* START Collected data *

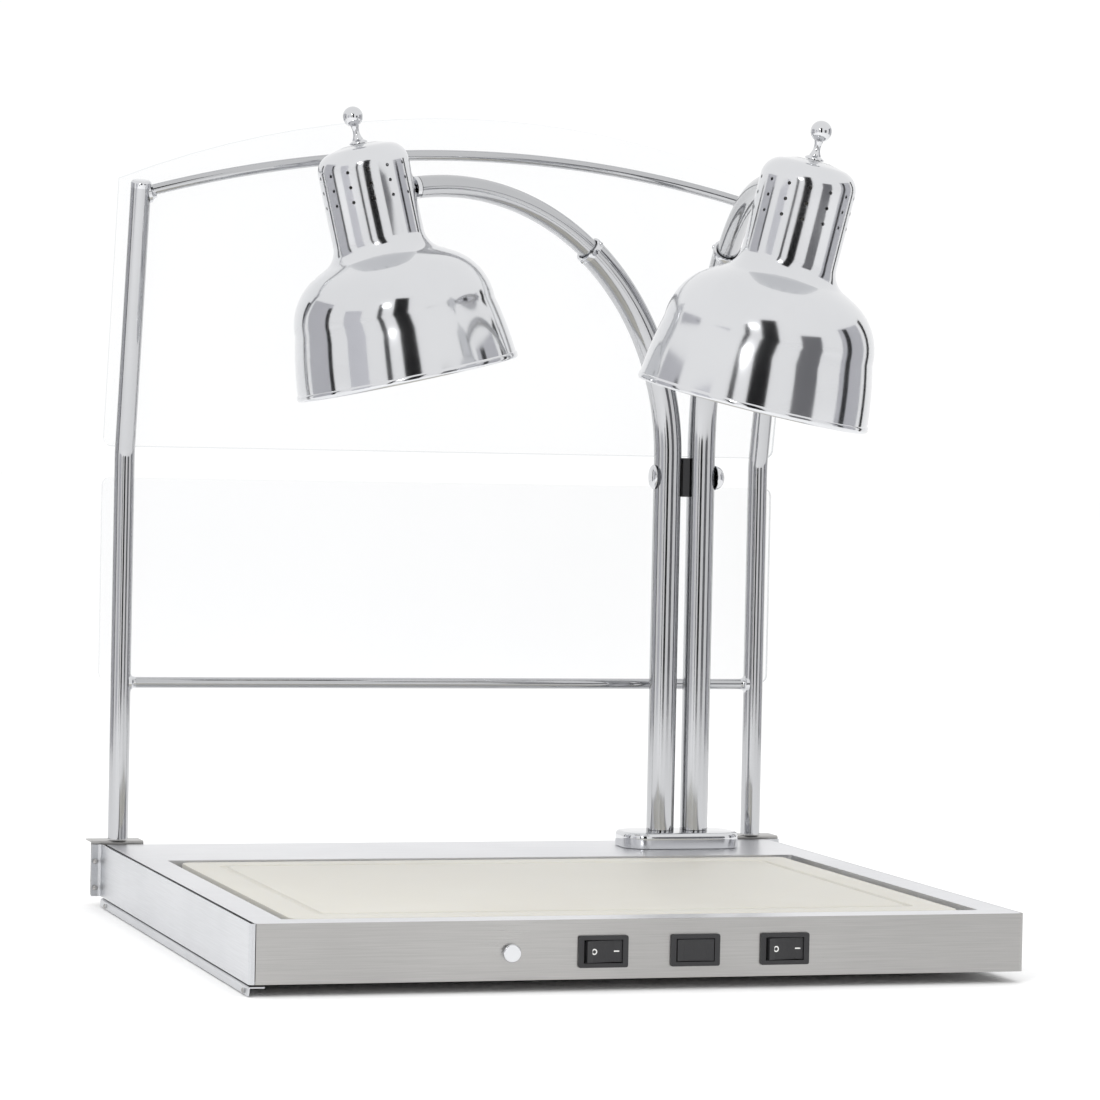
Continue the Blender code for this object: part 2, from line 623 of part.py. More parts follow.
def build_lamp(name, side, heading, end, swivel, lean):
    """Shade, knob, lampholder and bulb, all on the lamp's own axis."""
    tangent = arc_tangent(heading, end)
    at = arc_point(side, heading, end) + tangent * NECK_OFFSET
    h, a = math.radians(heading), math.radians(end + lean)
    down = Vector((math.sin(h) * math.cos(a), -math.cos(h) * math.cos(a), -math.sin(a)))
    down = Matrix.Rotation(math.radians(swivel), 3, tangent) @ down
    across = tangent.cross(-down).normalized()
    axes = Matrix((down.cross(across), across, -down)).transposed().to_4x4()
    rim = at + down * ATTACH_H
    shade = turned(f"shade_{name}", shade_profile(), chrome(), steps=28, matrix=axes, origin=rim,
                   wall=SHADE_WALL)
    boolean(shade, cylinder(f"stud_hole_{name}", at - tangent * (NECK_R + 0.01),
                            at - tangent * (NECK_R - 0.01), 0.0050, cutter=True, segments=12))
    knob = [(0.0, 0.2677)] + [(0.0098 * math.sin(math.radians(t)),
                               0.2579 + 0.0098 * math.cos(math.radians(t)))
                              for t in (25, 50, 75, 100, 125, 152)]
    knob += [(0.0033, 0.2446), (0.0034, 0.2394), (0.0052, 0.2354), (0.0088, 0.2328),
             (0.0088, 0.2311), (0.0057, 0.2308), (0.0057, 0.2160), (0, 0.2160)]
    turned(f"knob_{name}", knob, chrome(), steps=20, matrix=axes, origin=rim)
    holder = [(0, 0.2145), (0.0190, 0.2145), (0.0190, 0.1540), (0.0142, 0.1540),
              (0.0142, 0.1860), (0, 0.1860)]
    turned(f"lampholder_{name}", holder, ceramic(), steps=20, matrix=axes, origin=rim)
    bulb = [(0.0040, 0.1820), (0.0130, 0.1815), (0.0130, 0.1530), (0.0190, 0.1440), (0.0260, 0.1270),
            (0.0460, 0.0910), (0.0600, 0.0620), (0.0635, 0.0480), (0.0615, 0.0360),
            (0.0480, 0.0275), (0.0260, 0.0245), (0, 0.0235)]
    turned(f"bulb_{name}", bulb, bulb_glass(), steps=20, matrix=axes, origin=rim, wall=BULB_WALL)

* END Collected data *

## Work to complete
Set down the listing above in full, please, exactly as it appears.

## Task solution
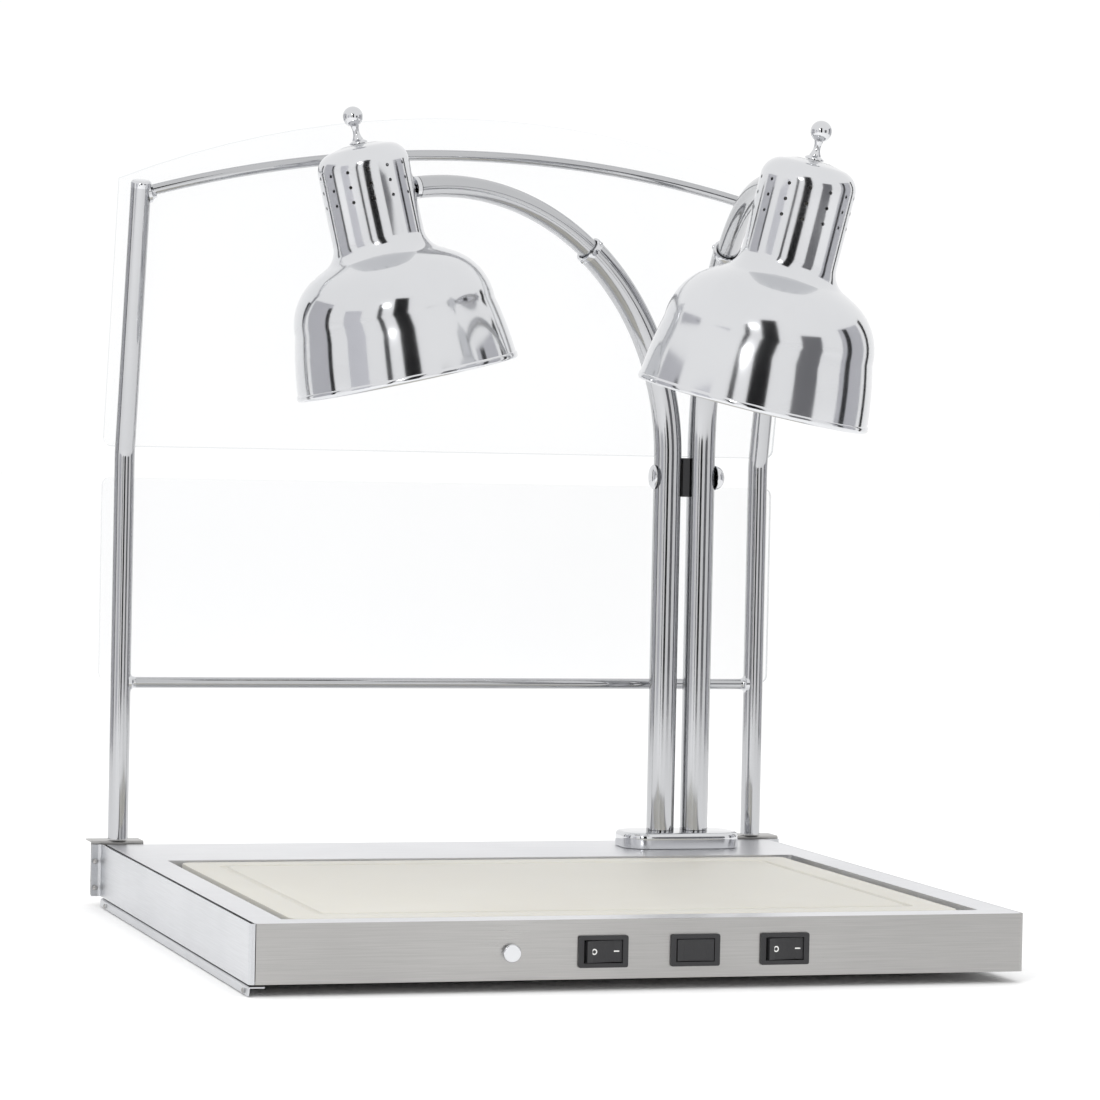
Continue the Blender code for this object: part 2, from line 623 of part.py. More parts follow.
def build_lamp(name, side, heading, end, swivel, lean):
    """Shade, knob, lampholder and bulb, all on the lamp's own axis."""
    tangent = arc_tangent(heading, end)
    at = arc_point(side, heading, end) + tangent * NECK_OFFSET
    h, a = math.radians(heading), math.radians(end + lean)
    down = Vector((math.sin(h) * math.cos(a), -math.cos(h) * math.cos(a), -math.sin(a)))
    down = Matrix.Rotation(math.radians(swivel), 3, tangent) @ down
    across = tangent.cross(-down).normalized()
    axes = Matrix((down.cross(across), across, -down)).transposed().to_4x4()
    rim = at + down * ATTACH_H
    shade = turned(f"shade_{name}", shade_profile(), chrome(), steps=28, matrix=axes, origin=rim,
                   wall=SHADE_WALL)
    boolean(shade, cylinder(f"stud_hole_{name}", at - tangent * (NECK_R + 0.01),
                            at - tangent * (NECK_R - 0.01), 0.0050, cutter=True, segments=12))
    knob = [(0.0, 0.2677)] + [(0.0098 * math.sin(math.radians(t)),
                               0.2579 + 0.0098 * math.cos(math.radians(t)))
                              for t in (25, 50, 75, 100, 125, 152)]
    knob += [(0.0033, 0.2446), (0.0034, 0.2394), (0.0052, 0.2354), (0.0088, 0.2328),
             (0.0088, 0.2311), (0.0057, 0.2308), (0.0057, 0.2160), (0, 0.2160)]
    turned(f"knob_{name}", knob, chrome(), steps=20, matrix=axes, origin=rim)
    holder = [(0, 0.2145), (0.0190, 0.2145), (0.0190, 0.1540), (0.0142, 0.1540),
              (0.0142, 0.1860), (0, 0.1860)]
    turned(f"lampholder_{name}", holder, ceramic(), steps=20, matrix=axes, origin=rim)
    bulb = [(0.0040, 0.1820), (0.0130, 0.1815), (0.0130, 0.1530), (0.0190, 0.1440), (0.0260, 0.1270),
            (0.0460, 0.0910), (0.0600, 0.0620), (0.0635, 0.0480), (0.0615, 0.0360),
            (0.0480, 0.0275), (0.0260, 0.0245), (0, 0.0235)]
    turned(f"bulb_{name}", bulb, bulb_glass(), steps=20, matrix=axes, origin=rim, wall=BULB_WALL)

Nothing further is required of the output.